Since the introduction of the auction system on January 12 a total of 12 380 bids valued at US$282,9 million have been allotted at the auction against the total amount of bids accepted of US$389,5 million after prioritization of the productive sectors of the economy for the period ending May 27.

“This implies a success rate of the auction of 72,6% since its inception,” Gono said. “As to be expected in an auction system, not all bids submitted are awarded. Some bids are, therefore, rejected.”

He said a cumulative total of 5 745 bids valued at US$114,7 million were accepted but not subsequently allotted since the introduction of the auction.

Century Holdings Ltd (Century) chief economist Moses Chundu says the current auction system has merits and demerits for exporters and importers.

“What may be good for one part is usually not very good for the other,” Chundu said recently. “Joint satisfaction of these parties certainly requires that the free market determine the outcome through its invisible hand.”

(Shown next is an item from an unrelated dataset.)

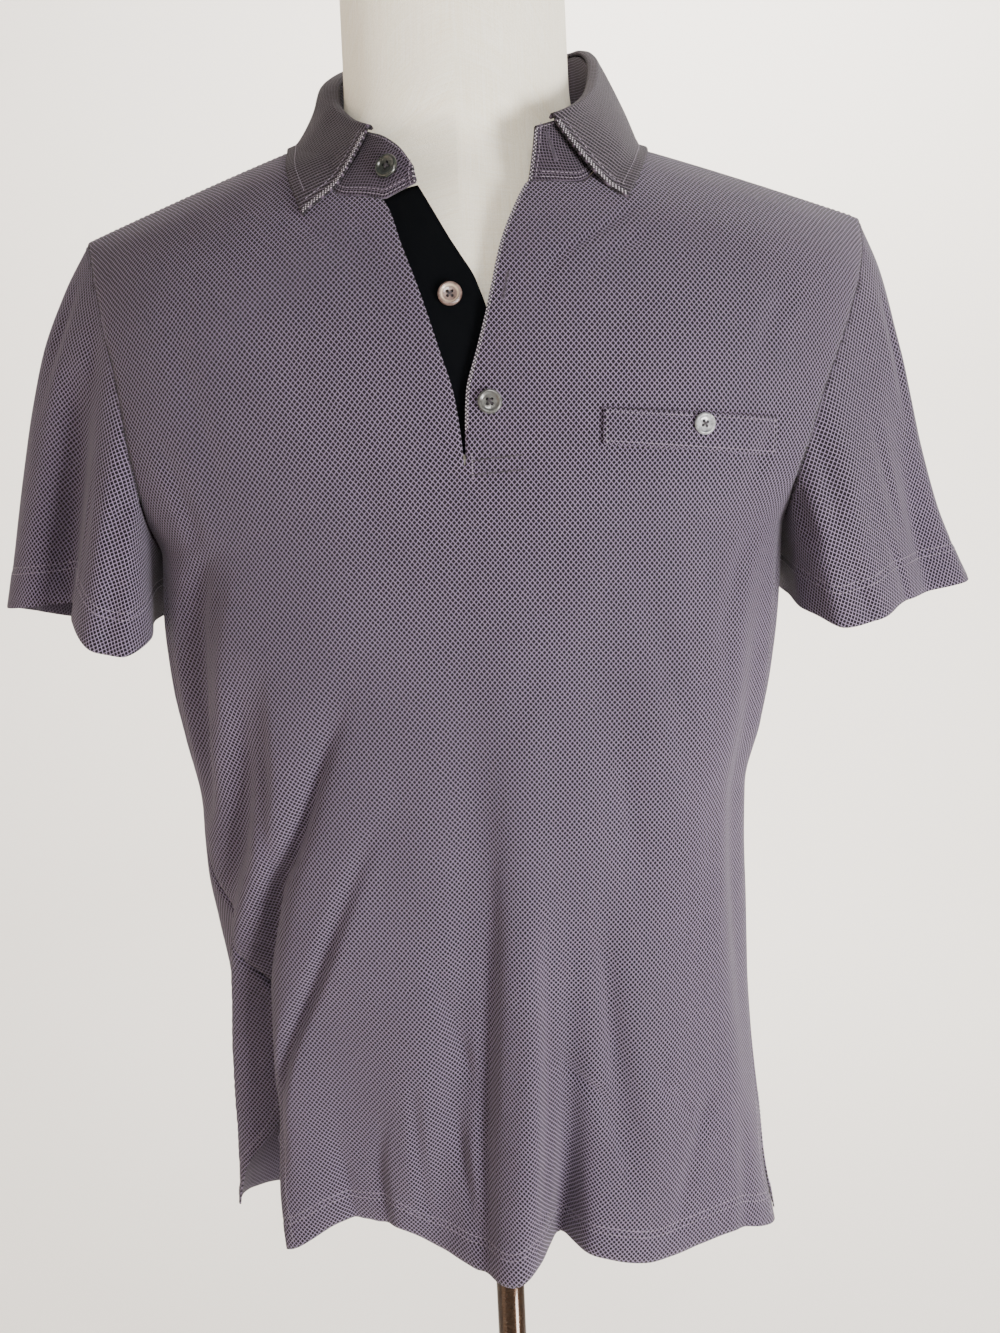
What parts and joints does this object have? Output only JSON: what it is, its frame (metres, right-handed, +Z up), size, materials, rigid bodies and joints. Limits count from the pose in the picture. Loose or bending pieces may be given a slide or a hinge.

He said the bottom line is though this system seems unworkable and seems to hurt exporters it is intended for their good if only they can endure the current birth pains.

“The current regime may not be the best in the short run, but it’s certainly a better devil than the previous one for the entire economy, exporters included, in the long run,” Chundu said. “As I always argue, one’s vision determines the outcome – believe in it, it will work, doubt it, it will fail.”